O Presidente da Comissão Nacional de Eleições, assinalou que deste ciclo eleitoral, com os diversos desafios encarados, tanto antes do dia 09 de Outubro de 2024, bem como durante as manifestações pós-eleitorais violentas e de forma inequívoca, aprendemos que o nosso quadro legal eleitoral deve, constantemente, ter a sensibilidade social e deve haver diálogo entre as instituições de direito e acções coordenadas da sua aplicação para além da necessidade de difundir permanentemente estas leis e outras de carácter vital para a paz e tranquilidade deste país.

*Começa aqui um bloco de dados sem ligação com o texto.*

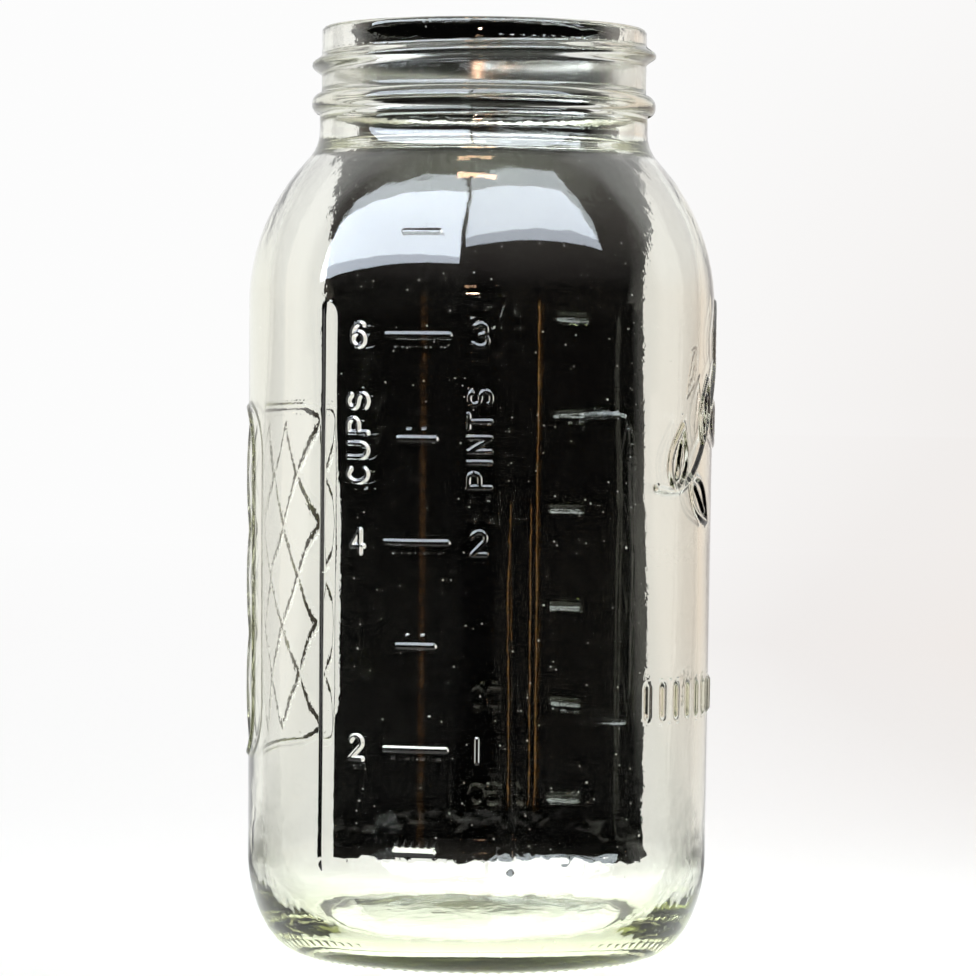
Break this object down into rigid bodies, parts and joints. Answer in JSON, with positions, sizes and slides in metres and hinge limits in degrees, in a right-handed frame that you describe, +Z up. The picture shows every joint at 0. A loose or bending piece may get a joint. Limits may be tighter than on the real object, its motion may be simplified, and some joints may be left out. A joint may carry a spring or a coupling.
{
  "type": "wide-mouth glass jar",
  "caption": "Open wide-mouth half-gallon glass preserving jar with a screw-thread finish, round shoulder, raised measuring panels and a pushed-up base.",
  "frame": {"origin": "middle of the base, on the surface that the jar stands on", "axes": "+Z up along the jar's axis, -Y towards the front measuring panel"},
  "size_m": [0.1175, 0.1175, 0.231],
  "materials": {
    "clear_glass": "clear, fire-polished, with a faint green tint where the glass is thick"
  },
  "bodies": {
    "root": {"glass_jar": "clear_glass"}
  },
  "joints": []
}
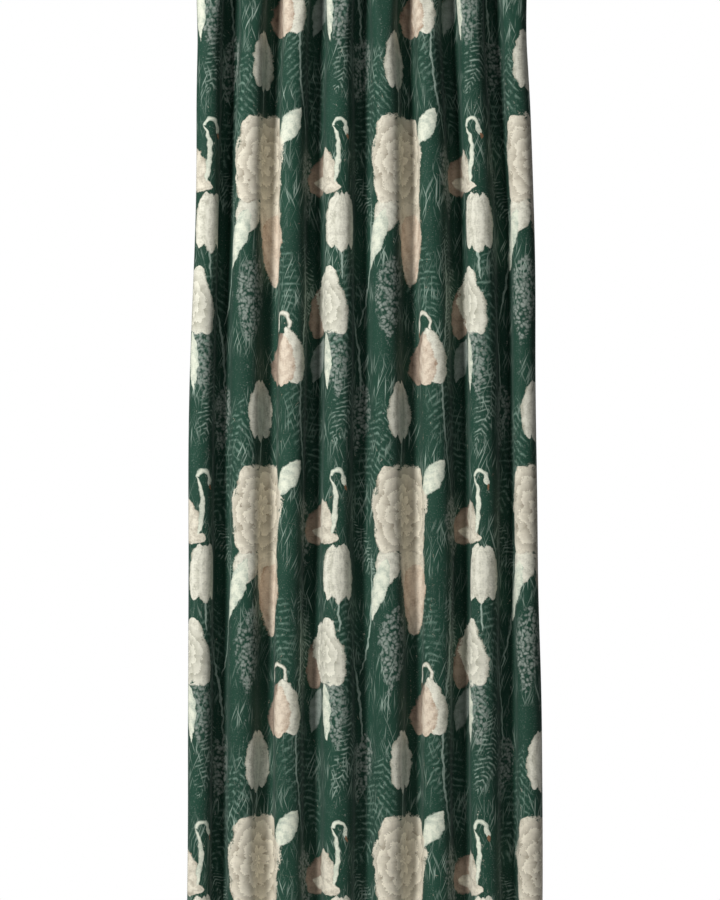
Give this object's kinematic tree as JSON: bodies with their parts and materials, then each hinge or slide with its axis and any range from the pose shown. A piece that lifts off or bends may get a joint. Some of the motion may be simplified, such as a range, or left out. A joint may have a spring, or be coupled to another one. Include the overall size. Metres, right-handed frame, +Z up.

O Presidente da Comissão Nacional de Eleições, anotou que “as experiências vividas neste ciclo eleitoral devem ser vistas como lições valiosas para o futuro; precisamos de continuar a contribuir na construção de pontes entre as instituições, os cidadãos e os partidos políticos e os demais diversos sectores da sociedade através da justiça eleitoral em particular; de mais escuta e comunicação para que a legislação eleitoral seja repensada para preencher todas as lacunas que possam abrir espaço à perpetuação da desconfiança e descrédito em cada ciclo eleitoral”.
Carlos Matsinhe anotou que “sabemos que uma democracia sólida e genuína não se impõe, constrói-se, passo a passo, com verdade, observância dos ditames da Lei, com justiça e com a participação activa de todos”.
O Seminário Nacional em Matérias de Ilícitos e Contencioso Eleitorais é co-organizado pelo Tribunal Supremo e a Procuradoria-Geral da República, e conta com o apoio de parceiros estratégicos de cooperação, designadamente, a Embaixada do Reino da Noruega, o Programa das Nações Unidas para o Desenvolvimento (PNUD).